Mr John Maloney, who has done extensive research on the game and local teams, said Birstall Intermediates were a side of Under-21 players, based at the Wine and Spirit Vaults in Birstall. Their president was John Mellor, the then licensee at the Vaults and they played games on a pitch just below Birstall Cricket ground on Leeds Road.
They were forced to play in the Leeds Intermediate League because there was no Under-21 league in the Heavy Woollen area, that meant travelling to the far reaches of Leeds to play fixtures, no mean feat when the team had to rely on public transport.
Mr Maloney explained the Birstall Intermediates were formed in the 1934-35 season and won the Heavy Woollen Cup beating Gawthorpe in the final in their first season. He said in the following season they won the Heavy Woollen Cup, beating West Ardsley, and then beat the same team to win The Reporter Cup. The crowning glory was to win the Yorkshire Cup, beating Rastrick 5-2 in the final. That was the first time since Dewsbury Celtic in 1914 that the Yorkshire Cup was won by a Heavy Woollen side.
They continued for another couple of seasons but with the players all reaching their 21st birthdays, and with war looming, the team folded and the players moved on to open age rugby with other teams. Among the players on the photograph were captain Jim Robinson, Freddy Ellis and Eddie Haigh, who went on to be the mayor of Batley and Birstall.
The picture also brought back memories for the first Batley Rugby League Queen, Mrs Lily Brammer, formerly Farrar, once of Birstall and now living in Mirfield.

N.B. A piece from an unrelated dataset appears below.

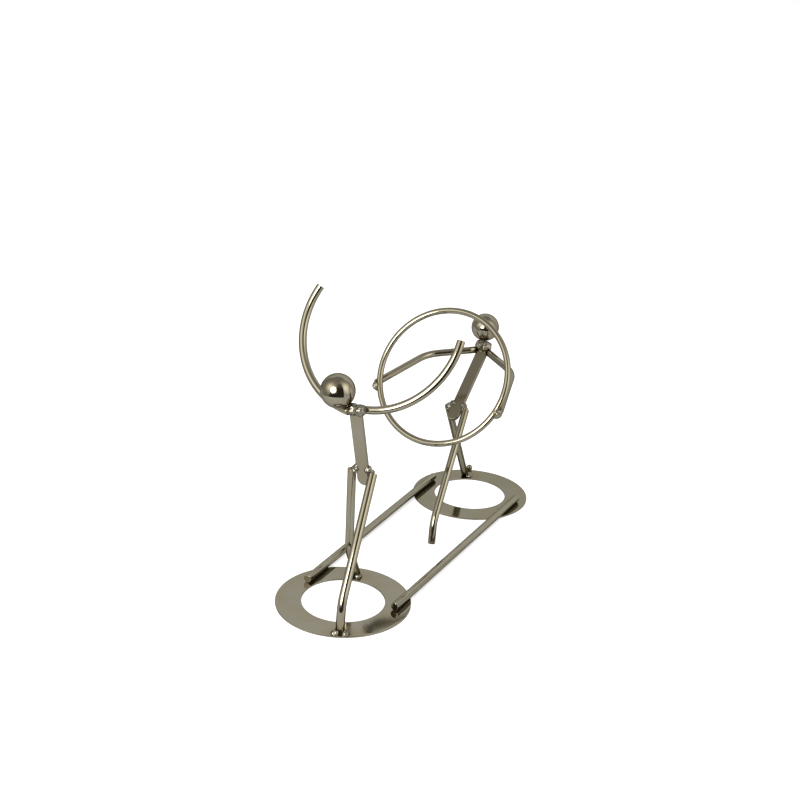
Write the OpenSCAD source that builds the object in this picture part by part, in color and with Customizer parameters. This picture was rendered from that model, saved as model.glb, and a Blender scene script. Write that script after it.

She has the same cigarette card in her family's photograph collection because one of the players was her cousin, William Woulds.
She also remembers a couple of the other players, Jack Taylor and Jonah Farrar. They were all neighbours in Hilberoyd Road and were all keen sportsmen, also playing football and cricket for the Hilberoyd teams of the day. Mrs Brammer also has pictures of them representing the area at roller hockey at the Batley Rink.
She recalled that her cousin died in 1941 at the age of 26 from rheumatoid fever. Jonah Farrar emigrated to Australia.
Mr Maloney also pointed out that rugby league re-emerged in Birstall in 1957-58 season with the formation of an open age side called Birstall Kirkgate. An instigator in the team was a former boxer, Farrell Kelly, who was the landlord at the Black Bull where the team were based.
They played at Monk Ings Field but Mr Maloney said after a couple of poor seasons, and some big defeats, the club folded in the 1958-59 season.
A former Batley Victoria player of the 1970s, Mr Ken Pearson, found a report on the team in The Reporter of 1935 in the library. From it he learned the Birstall Intermediates team were resplendent in their green and red kit. The report relates how they were greeted by a big crowd outside the Wine and Spirits Vaults and they all walked together to their ground at Copley Farm.
Mr Pearson added that after beating Gawthorpe by a last minute penalty in the HW Cup the paper's correspondent remarked 'that there had not been such excitement about rugby football in Birstall since Birstall Celtic in 1924', which opens up a whole new chapter on the sport in one village.